**Set problem**
Would you transcribe all of the data exactly, down to the last character?

— begin Source excerpt —

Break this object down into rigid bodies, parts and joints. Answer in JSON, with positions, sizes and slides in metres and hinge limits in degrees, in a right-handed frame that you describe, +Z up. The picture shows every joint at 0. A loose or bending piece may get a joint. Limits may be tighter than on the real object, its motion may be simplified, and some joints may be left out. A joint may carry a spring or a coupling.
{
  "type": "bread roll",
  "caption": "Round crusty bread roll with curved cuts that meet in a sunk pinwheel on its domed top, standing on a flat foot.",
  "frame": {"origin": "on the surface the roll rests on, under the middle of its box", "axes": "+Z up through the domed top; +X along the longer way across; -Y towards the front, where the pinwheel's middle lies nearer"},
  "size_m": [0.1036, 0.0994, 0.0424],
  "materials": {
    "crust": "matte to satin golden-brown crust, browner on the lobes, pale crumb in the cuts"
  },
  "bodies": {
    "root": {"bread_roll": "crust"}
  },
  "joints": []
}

— end Source excerpt —

**Reply to the exercise**
Break this object down into rigid bodies, parts and joints. Answer in JSON, with positions, sizes and slides in metres and hinge limits in degrees, in a right-handed frame that you describe, +Z up. The picture shows every joint at 0. A loose or bending piece may get a joint. Limits may be tighter than on the real object, its motion may be simplified, and some joints may be left out. A joint may carry a spring or a coupling.
{
  "type": "bread roll",
  "caption": "Round crusty bread roll with curved cuts that meet in a sunk pinwheel on its domed top, standing on a flat foot.",
  "frame": {"origin": "on the surface the roll rests on, under the middle of its box", "axes": "+Z up through the domed top; +X along the longer way across; -Y towards the front, where the pinwheel's middle lies nearer"},
  "size_m": [0.1036, 0.0994, 0.0424],
  "materials": {
    "crust": "matte to satin golden-brown crust, browner on the lobes, pale crumb in the cuts"
  },
  "bodies": {
    "root": {"bread_roll": "crust"}
  },
  "joints": []
}